* BEGIN Information provided *

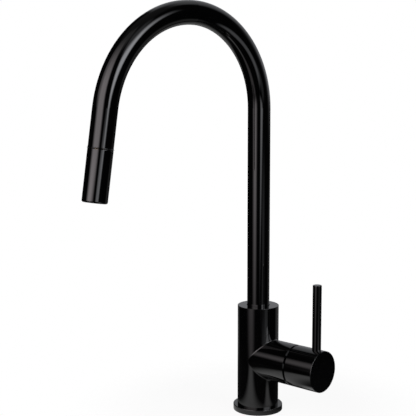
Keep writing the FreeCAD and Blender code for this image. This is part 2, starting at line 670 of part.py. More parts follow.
def sweep(body, radius, bore, start, nose):
    """Sweep a hollow round section up the riser, over the arch and along the nose."""
    path = new_sketch(body, "path", "YZ_Plane")
    rear, front = s.rear_bend, s.front_bend
    peak = s.riser_top + rear
    front_y = -(rear + front * s.tilt_cosine)
    front_z = peak - front * (1 - s.tilt_sine)
    end_y = front_y - nose * s.tilt_sine
    end_z = front_z - nose * s.tilt_cosine
    corners = [(dim(0), dim(start)), (dim(0), s.riser_top), (-rear, peak), (front_y, front_z),
               (end_y, end_z)]
    flat = [FreeCAD.Vector(y.value, z.value, 0) for y, z in corners]
    path.addGeometry(Part.LineSegment(flat[0], flat[1]), False)
    path.addGeometry(Part.Arc(flat[1], bend_middle(rear, rear, 0, 45), flat[2]), False)
    path.addGeometry(Part.Arc(flat[2], bend_middle(rear, front, 90, 135 - s.end_tilt.value / 2), flat[3]),
                     False)
    path.addGeometry(Part.LineSegment(flat[3], flat[4]), False)
    place_path(path, corners, rear, front)
    section = new_sketch(body, "section", "XY_Plane", start)
    add_circle(section, 0, 0, radius)
    add_circle(section, 0, 0, bore)
    pipe = body.newObject("PartDesign::AdditivePipe", f"{body.Name}_pipe")
    pipe.Profile = section
    pipe.Spine = (path, ["Edge1", "Edge2", "Edge3", "Edge4"])
    settle(body, pipe, False)


def bend_middle(rear, bend, start, angle):
    """A point of the arch at an angle past the riser: both bends share the top of the arch."""
    turned = math.radians(angle)
    peak = s.riser_top.value + rear.value
    across = bend.value * math.cos(turned) - rear.value
    return FreeCAD.Vector(across, peak - bend.value + bend.value * math.sin(turned), 0)


def place_path(path, corners, rear, front):
    """Hold the arch's path: line, rear bend, front bend and nose, each from corner to corner."""
    pin_point(path, 0, 1, *corners[0])
    for number, corner in enumerate(corners[1:]):
        pin_point(path, number, 2, *corner)
    for number in (1, 2, 3):
        path.addConstraint(Sketcher.Constraint("Coincident", number - 1, 2, number, 1))
    for number, bend in ((1, rear), (2, front)):
        size = path.addConstraint(Sketcher.Constraint("Radius", number, bend.value))
        path.setExpression(f"Constraints[{size}]", bend.formula)


def build_foot():
    """The brass foot that carries the spout in the body's socket."""
    foot = new_body("spout_foot")
    spigot = s.tube_bore - s.slip_gap
    shoulder = s.foot_top - s.slip_gap
    tip = s.foot_top + s.spigot_length
    turn(foot, "sleeve", [(s.foot_bore, s.foot_base), (s.tube_radius, s.foot_base),
                          (s.tube_radius, shoulder), (spigot, shoulder), (spigot, tip), (s.foot_bore, tip)])
    low_ring = s.foot_base + s.ring_rise
    high_ring = s.foot_top - s.ring_height - s.ring_inset
    slot_low = s.stop_height - s.slot_height * 0.5
    seal_low = slot_low + s.slot_height + s.seal_rise
    proud = s.tube_radius + s.overrun
    seats = [("low_seat", low_ring, s.ring_height, 360), ("high_seat", high_ring, s.ring_height, 360),
             ("seal_seat", seal_low, s.seal_width, 360),
             ("stop_slot", slot_low, s.slot_height, s.slot_angle)]
    for name, low, height, angle in seats:
        turn(foot, name, [(s.ring_root, low), (proud, low), (proud, low + height),
                          (s.ring_root, low + height)], "YZ_Plane", True, angle)
    place(foot, yaw=s.spout_turn)
    inner = s.ring_root + s.ring_fit
    outer = s.socket_radius - s.running_gap
    washers("swivel_rings", [(0, 0, low_ring + s.slip_gap), (0, 0, high_ring + s.slip_gap)],
            inner, outer, s.ring_height - 2 * s.slip_gap)
    ring("swivel_seal", inner, outer, seal_low + s.slip_gap, seal_low + s.seal_width - s.slip_gap)


# ---------------------------------------------------------------- dock, hose and spray head
def at_dock():
    """Placement of the dock's own frame: Z runs up the nose, and 0 is the head's seat."""
    return {"x": s.dock_x, "y": s.dock_y, "z": s.dock_height, "yaw": s.spout_turn, "roll": -s.end_tilt}


def build_dock():
    """The collar in the end of the nose and the magnet above it."""
    collar = new_body("dock_collar")
    rim = s.tube_radius + s.dock_flare
    spigot = s.tube_bore - s.slip_gap
    turn(collar, "section", [(s.dock_mouth, 0), (rim, 0), (rim, s.dock_rim), (spigot, s.dock_rim),
                             (spigot, s.dock_spigot), (s.dock_bore, s.dock_spigot),
                             (s.dock_bore, s.dock_depth), (s.dock_mouth, s.dock_depth)])
    soften(collar, "rim", s.dock_edge, [(rim, 0), (rim, s.dock_rim)])
    place(collar, **at_dock())
    ring("dock_magnet", s.dock_bore, spigot, s.dock_spigot, s.dock_spigot + s.magnet_height, **at_dock())


def build_hose():
    """The spray hose, from its tail nut under the worktop to its socket in the head."""
    hose = new_body("spray_hose")
    sweep(hose, s.hose_radius, s.hose_inner, -s.hose_tail, s.nose_run + s.hose_entry)
    place(hose, yaw=s.spout_turn)
    nut = new_body("hose_tail_nut")
    top = s.tail_nut_lap - s.hose_tail
    low = top - s.tail_nut_height
    sleeve = s.hose_radius + s.ring_fit
    turn(nut, "nut", [(s.hose_inner, low), (s.tail_nut_radius, low), (s.tail_nut_radius, top),
                      (sleeve, top), (sleeve, -s.hose_tail), (s.hose_inner, -s.hose_tail)])
    place(nut, yaw=s.spout_turn)


def build_head():
    """The pull-out head: shell, hose connector, washer, core, non-return valve and aerator."""
    top = -s.slip_gap
    roof = top - s.head_roof
    bottom = -s.head_length
    fit = s.head_bore - s.slip_gap
    shell = new_body("head_shell")
    turn(shell, "section", [(s.neck_radius, top), (s.head_radius, top), (s.head_radius, bottom),
                            (s.head_bore, bottom), (s.head_bore, roof), (s.neck_radius, roof)])
    soften(shell, "top_edge", s.head_top_edge, [(s.head_radius, top)])
    soften(shell, "bottom_edge", s.head_bottom_edge, [(s.head_radius, bottom)])
    place(shell, **at_dock())
    connector = new_body("hose_connector")
    neck = s.neck_radius - s.slip_gap
    socket = s.hose_radius + s.free_gap
    floor = -s.hose_entry - s.free_gap
    low = -s.connector_length
    lip = s.dock_depth - s.connector_lip
    turn(connector, "section", [(s.hose_inner, low), (fit, low), (fit, roof - s.slip_gap),
                                (neck, roof - s.slip_gap), (neck, lip), (socket, lip), (socket, floor),
                                (s.hose_inner, floor)])
    place(connector, **at_dock())
    ring("connector_seal", s.hose_inner, fit, s.core_top, low, **at_dock())
    core = new_body("head_core")
    outer = s.head_bore - s.core_gap
    high_flange = s.core_top - s.core_flange
    low_flange = s.core_low + s.core_flange
    turn(core, "tube", [(s.core_bore, s.core_low), (fit, s.core_low), (fit, low_flange), (outer, low_flange),
                        (outer, high_flange), (fit, high_flange), (fit, s.core_top),
                        (s.core_bore, s.core_top)])
    place(core, **at_dock())
    build_check_valve()
    build_aerator(fit)


def build_check_valve():
    """The non-return valve, as one closed cartridge pressed into the core."""
    valve = new_body("check_valve")
    outer = s.core_bore - s.slip_gap
    high = s.core_top - s.valve_inset
    seat = s.core_top - s.valve_seat
    low = s.core_top - s.valve_length
    nose = low - s.valve_nose
    turn(valve, "body", [(0, nose), (s.valve_tip, nose), (s.valve_throat, low), (outer, low), (outer, high),
                         (s.valve_throat, high), (s.valve_throat, seat), (0, seat)])
    place(valve, **at_dock())


def build_aerator(fit):
    """The aerator at the outlet: a ring, a jet plate, a screen and a seal."""
    low = s.outlet_face
    high = s.core_low - s.aerator_seal
    housing = new_body("aerator_housing")
    turn(housing, "ring", [(s.aerator_bore, low), (fit, low), (fit, high), (s.aerator_bore, high)])
    place(housing, **at_dock())
    plate = new_body("jet_plate")
    rim = s.aerator_bore - s.slip_gap
    face = low + s.plate_recess
    back = face + s.plate_height
    turn(plate, "disc", [(0, face), (rim, face), (rim, back), (0, back)])
    for name, circle, count in (("outer_jet", s.outer_circle, 12), ("inner_jet", s.inner_circle, 6)):
        extrude(plate, name, lambda sketch: add_circle(sketch, circle, 0, s.jet_radius), s.plate_height,
                offset=face, cut=True, reverse=True)
        repeat_around(plate, count)
    place(plate, **at_dock())
    screen = back + s.screen_gap
    ring("aerator_screen", 0, rim, screen, screen + s.screen_height, **at_dock())
    ring("aerator_seal", s.aerator_bore, fit, high, s.core_low, **at_dock())


def repeat_around(body, count):
    """Repeat the newest feature evenly about the body's Z axis."""
    newest = body.Tip
    pattern = body.newObject("PartDesign::PolarPattern", f"{newest.Name}_round")
    axis = [item for item in body.Origin.OriginFeatures if item.Role == "Z_Axis"][0]
    pattern.Originals = [newest]
    pattern.Axis = (axis, [""])
    pattern.Angle = 360
    pattern.Occurrences = count
    doc.recompute()
    body.Tip = pattern


def check_and_write():
    """Stop at any failed object or bad shape, then write one STEP file for each sub-part."""
    doc.recompute()
    for item in doc.Objects:
        if "Invalid" in item.State or "Error" in item.State:
            raise RuntimeError(f"{item.Name} failed: {item.State}")
    for name, item in parts.items():
        if item.Shape.isNull() or not item.Shape.isValid():
            raise RuntimeError(f"{name} has no valid shape")
    os.makedirs("parts", exist_ok=True)
    for name, item in parts.items():
        item.Shape.exportStep(f"parts/{name}.step")
        print(f"{name}: {item.Shape.Volume:.1f} mm3, {len(item.Shape.Solids)} solid(s)")


for build in (build_flange, build_body, build_fixing, build_cartridge, build_carrier, build_stem,
              build_handle, build_spout, build_dock, build_hose, build_head):
    build()
check_and_write()
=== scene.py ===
"""Looks and studio of a side-lever kitchen mixer tap with a pull-down spray head.

Metres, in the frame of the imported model: +Z up, the origin on the worktop under the flange.
"""
from __future__ import annotations

import json
import logging
import math
from dataclasses import dataclass
from enum import Enum
from typing import Any, Sequence

import bmesh
import bpy
from mathutils import Matrix, Vector

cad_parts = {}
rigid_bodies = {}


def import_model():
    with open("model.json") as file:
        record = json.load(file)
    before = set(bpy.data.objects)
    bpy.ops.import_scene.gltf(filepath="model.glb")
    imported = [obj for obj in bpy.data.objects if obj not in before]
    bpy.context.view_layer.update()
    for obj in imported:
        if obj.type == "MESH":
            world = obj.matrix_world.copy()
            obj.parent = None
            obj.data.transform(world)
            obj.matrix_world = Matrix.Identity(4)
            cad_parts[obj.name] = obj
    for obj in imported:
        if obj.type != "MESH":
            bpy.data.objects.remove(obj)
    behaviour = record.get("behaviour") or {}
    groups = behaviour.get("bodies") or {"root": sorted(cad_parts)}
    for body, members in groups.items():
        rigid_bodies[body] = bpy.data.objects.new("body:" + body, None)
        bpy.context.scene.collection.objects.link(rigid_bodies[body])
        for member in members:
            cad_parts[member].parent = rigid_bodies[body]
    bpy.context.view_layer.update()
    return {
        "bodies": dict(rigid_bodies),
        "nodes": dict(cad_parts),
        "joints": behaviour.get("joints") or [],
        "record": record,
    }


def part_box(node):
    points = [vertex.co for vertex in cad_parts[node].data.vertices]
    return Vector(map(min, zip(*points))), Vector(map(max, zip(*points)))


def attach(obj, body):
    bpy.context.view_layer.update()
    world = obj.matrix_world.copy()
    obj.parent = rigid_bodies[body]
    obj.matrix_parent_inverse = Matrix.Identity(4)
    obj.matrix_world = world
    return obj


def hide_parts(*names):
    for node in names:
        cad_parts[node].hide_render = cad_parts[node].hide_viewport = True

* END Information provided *

▶ _Aim of the task_
Print exactly the run of lines that starts at the line with "for build in" and ends at the line with "before = set(bpy.data.objects)". Leave out every other line.

▶ _Result_
for build in (build_flange, build_body, build_fixing, build_cartridge, build_carrier, build_stem,
              build_handle, build_spout, build_dock, build_hose, build_head):
    build()
check_and_write()
=== scene.py ===
"""Looks and studio of a side-lever kitchen mixer tap with a pull-down spray head.

Metres, in the frame of the imported model: +Z up, the origin on the worktop under the flange.
"""
from __future__ import annotations

import json
import logging
import math
from dataclasses import dataclass
from enum import Enum
from typing import Any, Sequence

import bmesh
import bpy
from mathutils import Matrix, Vector

cad_parts = {}
rigid_bodies = {}


def import_model():
    with open("model.json") as file:
        record = json.load(file)
    before = set(bpy.data.objects)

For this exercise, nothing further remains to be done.